Previously, Sonny served as dean of Oregon State University’s College of Agricultural Sciences, director of Purdue’s Agricultural Research Programs, university distinguished professor and head of the entomology department at Kansas State University, and professor of entomology at Mississippi State University.
As a faculty member, Sonny’s research was funded with grants from federal agencies, including NIFA, NSF, NIH, EPA, and USAID, and from state agencies, commodity groups, and industry. He has published over 150 journal articles, book chapters, and a book, and has a patent. Sonny is the recipient of several awards and honors, including Fellow of the American Association for the Advancement of Science, Fellow of the Entomological Society of America, Food Systems Leadership Award for Extraordinary Impacts on Food Systems, the Ellen Swallow Richards Public Service Award for Visionary Leadership and Exceptional Contributions to Advance the Human Sciences, and Hutchinson Medal from the Chicago Botanic Garden.
Sonny’s BSc (Ag) in agriculture and MSc (Ag) in entomology are from the University of Agricultural Sciences, Bangalore, India. Following his doctorate in entomology from Rutgers University, Sonny undertook postdoctoral research at Michigan State University. He is also a graduate of the Management Development Program from Harvard University.
Program Director, Nicholas Institute for
Energy Environment & Sustainability
Duke University
Durham, NC
Lydia Olander is a Program Director at the Nicholas Institute for Energy Environment & Sustainability at Duke University and adjunct professor at the Nicholas School of the Environment. Her program aims to improve policy and implementation for nature-based solutions, natural capital accounting, ecosystem services, environmental markets, climate resilience, and hosts the National Ecosystem Services Partnership. She also sits on Duke’s Climate Commitment action team.

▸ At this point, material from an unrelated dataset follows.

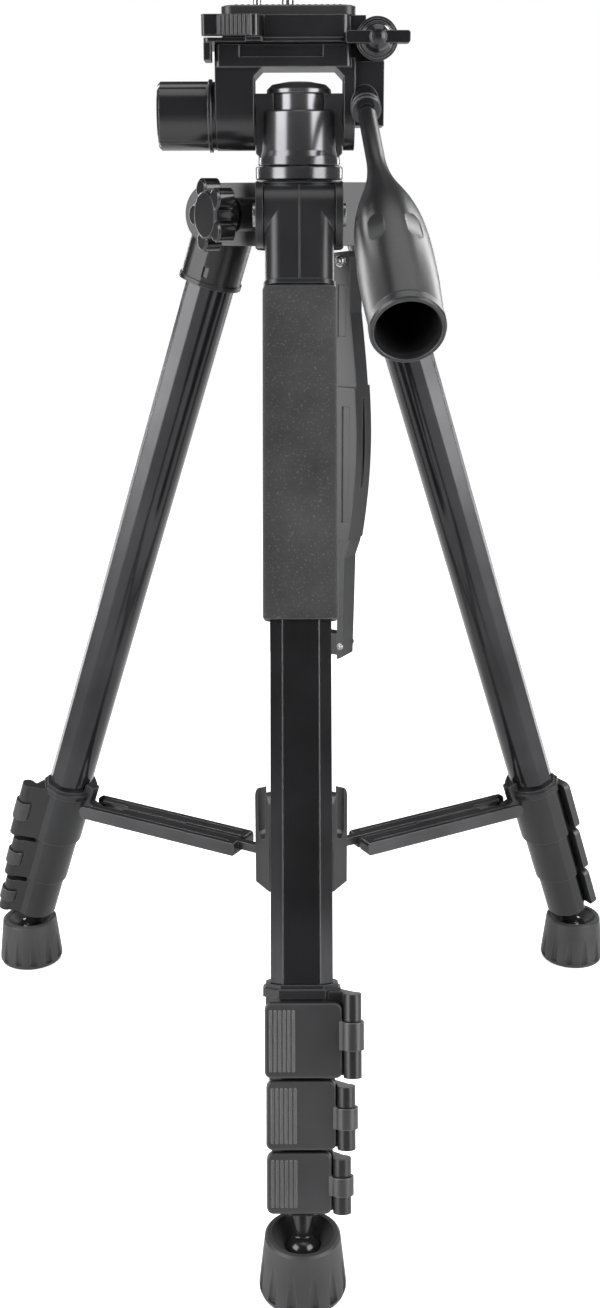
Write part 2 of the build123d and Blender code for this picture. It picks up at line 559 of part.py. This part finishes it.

She recently spent two years with the Biden Administration at the Council on Environmental Quality as Director of Nature based Resilience and before that spent five years on the Environmental Advisory Board for the US Army Corps of Engineers. She is a fellow of the American Association for the Advancement of Science and widely published researcher. Prior to joining the Nicholas Institute, she spent a year as an AAAS Congressional Science and Technology Fellow working with Senator Joseph Lieberman on environmental and energy issues. She was a college scholar at Cornell, earned a MFS from Yale University and a Ph.D. from Stanford University.
Associate Professor &
Canada Excellence Research Chair
Indigenous Knowledge and
Planetary Well Being, Faculty of Science
University of Calgary
Calgary, Alberta
Deborah McGregor, Anishinabe, Professor and Canada Excellence Research Chair: Indigenous Knowledge and Planetary Well Being, Faculty of Science, University of Calgary. Professor McGregor’s research has focused on Indigenous knowledge systems in diverse contexts including environmental and water governance, environmental and climate justice, health and Indigenous legal traditions. Professor McGregor remains actively involved in a variety of Indigenous communities, serving as an advisor and continuing to engage in community-based research and initiatives. Professor McGregor has been at the forefront of Indigenous environmental and climate justice and Indigenous research theory and practice.
Physical Scientist
U.S. Geological Survey (USGS)
Lakewood, CO
Dr. Zach Ancona is a Physical Scientist with the Geosciences and Environmental Change Science Center in Lakewood, Colorado. He specializes in GIS mapping and data analysis. His work focuses around renewable energies, migratory species, burned area mapping and natural capital accounting.
Tribal Historic Preservation Officer
Navajo Nation, Heritage and Historic Preservation Department
Window Rock, AZ
Mr. Richard Begay received his B.A. in Anthropology from Dartmouth College (Hanover, NH), and an Ed.M. from the Harvard Graduate School of Education (Cambridge, MA). He worked on the Navajo Indian Reservation in Arizona, New Mexico, and Utah as a field archaeologist and later as an ethnologist for various projects, including the Bureau of Reclamation’s Glen Canyon Environmental Studies efforts to document Navajo history of the Grand Canyon region. He’s worked on many other projects on the Navajo reservation, working directly with traditional native elders and documenting oral histories, sacred places, and other resources. Richard also worked in various capacities in the Navajo Nation's Historic Preservation Department including managing the Tradition Cultural Program that oversees the Tribe’s repatriation of ceremonial items and human remains.
He also had a brief career with the USDA-NRCS January 2011 to February 2017, as a Liaison to the Navajo Nation (NM, AZ, and UT). His duties include outreach to local Native American producers to apply for NRCS conservation programs, and to identify and recommend ways to address issues concerning the development and implementation of conservation projects on Indian lands. Richard started as the Department Manager for the Navajo Nation Heritage and Historic Preservation Department on February 21, 2017. He is also the designated Tribal Historic Preservation Officer (THPO). He works with Navajo people, Navajo Nation departments and programs, and with federal and state partners to oversee and manage the Navajo Nation’s vast inventory of cultural resources across Arizona, New Mexico, and Utah. He lives on the Navajo reservation and continues to be involved in local cultural resource events and issues.